The American Farm Bureau Federation has asked the U.S. Supreme Court for an extension in the normal time to file an appeal, a strong indication that it intends to take its legal challenge of the Chesapeake Bay cleanup plan to the U.S. Supreme Court.

A three-judge panel of the 3rd U.S. Circuit Court of Appeal in July unanimously rejected arguments by the Farm Bureau and allied organizations that the EPA had overstepped its authority in issuing the Chesapeake Bay Total Maximum Daily Load in December 2010.

The court was sharply critical of the Farm Bureau’s case, calling various arguments “illogical,” “unpersuasive” and, in one case, “long on swagger but short on specificity.” At the same time, it said the TMDL “is reasonable and reflects a legitimate policy choice.”

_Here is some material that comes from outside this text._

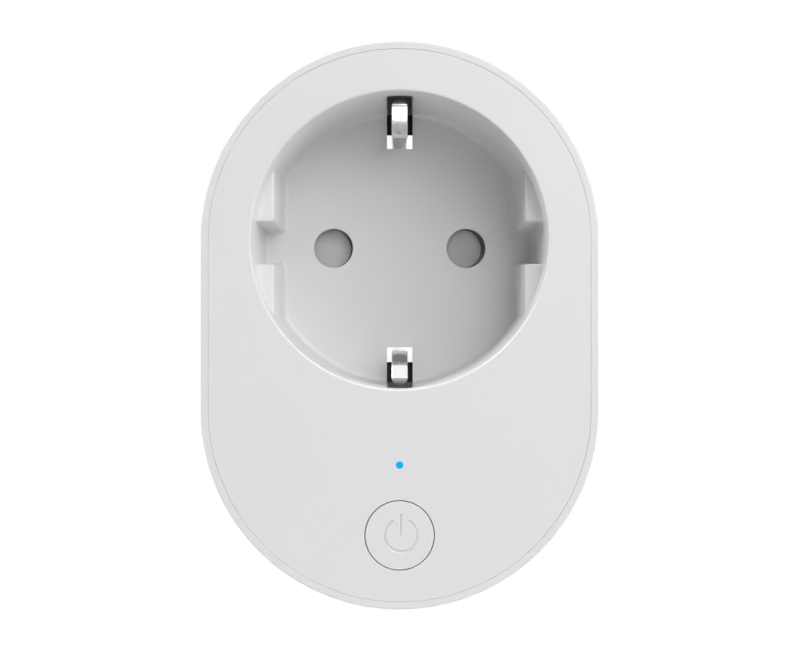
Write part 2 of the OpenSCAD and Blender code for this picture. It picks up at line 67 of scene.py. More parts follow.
X, Z = 0, 2
shell_lo, shell_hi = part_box("housing")
BODY_R = shell_hi.x * 1000  # outer radius of the body's round ends
FRONT = -shell_lo.y * 1000  # front face
JOINT = -shell_hi.y * 1000  # where the shell meets the back cover
STRAIGHT = -shell_lo.z * 1000 - BODY_R  # length of the body's straight sides
BACK = -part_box("rear_cover")[1].y * 1000  # outer face of the back cover
PLATE_BACK = FRONT - 2.2  # inner face of the front plate
LIP_R = BODY_R - 0.95  # inner edge of the shell's lip
FLOOR = FRONT - 17.5  # floor of the recess
FLOOR_BACK = FLOOR - 1.5  # its inner face
BLOCK = FRONT - 5  # top of the guide blocks
POCKET_TOP = FRONT - 3.5  # where a clip pocket ends below the rim
PIN_X = middle("neutral_pin", X)
BUTTON_Y = middle("power_button", Z) - 0.1
LIGHT_Y = middle("light_pipe", Z) - 0.07
BUTTON_R, LIGHT_R = 4.44, 0.48
SHUTTER_H, SHUTTER_TRAVEL = FLOOR_BACK - 2.9, 5.9
GUIDE_SCREW_X, GUIDE_SCREW_Y = 18, 6.4
RIVET_Y, RIVET_R = 8, 0.85
HEAD_DEPTH = 1.7  # how far the cover screws' heads are sunk
STRIP_T = 0.8  # thickness of the earth strap and the plug's earth contacts
PLUG_R = 18.5
UPPER_POST_R, UPPER_POST_ANGLE = 21.9, math.radians(40)
UPPER_POST = (UPPER_POST_R * math.cos(UPPER_POST_ANGLE), UPPER_POST_R * math.sin(UPPER_POST_ANGLE))
LOWER_POST = (21.4, -24.6)
SIDES = (-1, 1)
POSTS = [(side * x, y) for x, y in (UPPER_POST, LOWER_POST) for side in SIDES]


# ------------------------------------------------------------------ mesh tools
def arc(cx, cy, r, a0, a1, n):
    """Points on an arc, angles in degrees, both ends in."""
    angles = [math.radians(a0 + (a1 - a0) * i / n) for i in range(n + 1)]
    return [(cx + r * math.cos(a), cy + r * math.sin(a)) for a in angles]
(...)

On Sept. 17, the Farm Bureau signaled its intent to appeal by filing papers asking that the deadline for filing a petition to hear their appeal be extended from Oct. 5 to Nov. 6.

“The stakes are enormous,” it said in the application, saying that the 3rd Circuit’s approval of the TMDL would result in “burdensome regulations which touch virtually all ‘incidents of daily life’ within the watershed.”

Besides the 3rd Circuit, the Farm Bureau’s case was initially rejected by a U.S. District Court judge in Harrisburg.

“We are disappointed, but not surprised, that the Farm Bureau and its allies continue to challenge the plan to restore water quality in local rivers, streams and the Chesapeake Bay,” said Chesapeake Bay Foundation President Will Baker.

“Despite strong and well-reasoned decisions by the two lower courts, this filing shows the Farm Bureau’s determination to undermine efforts of six states and the District of Columbia to finally restore this national treasure,” said Baker, whose organization has defended the TMDL in court along with the EPA.”

The Chesapeake Bay TMDL established an enforceable program to reduce the amount of water-fouling nitrogen, phosphorus and sediment that reaches the Bay from each state in the watershed.

The Farm Bureau, along with the National Association of Home Builders and several agricultural trade groups has expressed concern that, if it stands, the TMDL could set a precedent for other parts of the country.

The Supreme Court gets about 10,000 petitions to hear cases each year. It typically accepts only 75–80.

The Farm Bureau’s documents show it is engaging two attorneys with extensive experience in dealing with the Supreme Court to make its argument.

Michael B. Kimberly, one of the attorneys, has been called “extraordinarily adept at getting cases before the Supreme Court,” according to the Reuters news service.

Tim Bishop, the other, has argued five cases before the court, including a successful 2001 challenge to federal wetland regulations, Solid Waste Agency of Northern Cook County v Army Corps of Engineers.

Bishop is a partner and Kimberly is an associate with the law firm of Mayer-Brown.